Guarded types let you write functions like this, by specifying phantom-type-like constructors for a datatype, and using that to flow different type information into each of the branches of the pattern match expression. So if you have an 'a expr, you know when you see a Lit n that 'a = int, and so on.

### Thanks

Oh, thanks.

You could have just pointed in the direction of wobbly types paper...

As this one, it was already cited on LtU, but somehow I missed them both.

### This is a good paper. Folks i

This is a good paper. Folks interested in follow-up and more specifics, particularly pragmatics, should probably read An extension of HM(X) with bounded existential and universal data-types and Type inference with structural subtyping: A faithful formalization of an efficient constraint solver also.

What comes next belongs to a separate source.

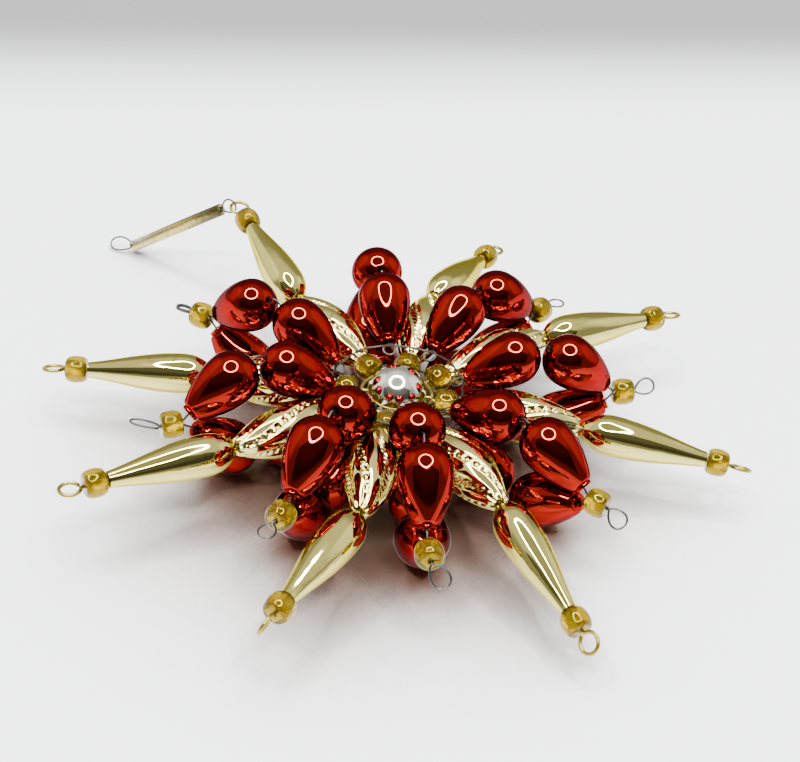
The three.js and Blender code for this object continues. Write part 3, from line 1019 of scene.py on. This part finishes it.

There's an oh-my-God intersection between "An extension of HM(X) with bounded existential and universal data-types" and Wobbly types: type inference for generalised algebraic data types, posted here earlier. From the latter:

Our focus is on type inference rather than checking, unlike most previous work on GADTs. The exception is an excellent paper by Simonet and Pottier, written at much the same time as this one, and which complements our work very nicely [SP03]. Their treatment is more general (they use HM(X) as the type framework), but we solve two problems they identify as particularly tricky. First, we support lexically-scoped type variables and open type annotations; and second, we use a single set of type rules for all data types, rather than one set for "ordinary" data types and another for GADTs. We discuss this and other important related work in Section 6.
SP03 is "An extension of HM(X) with bounded existential and universal data-types," of course.

Couple these with concepts from Ontic, which was mentioned on the classic Lambda site, in which there's no syntactic distinction between types and terms, and perhaps you begin to approach a language that has both the features of modern type theory and the syntactic convenience of untyped languages.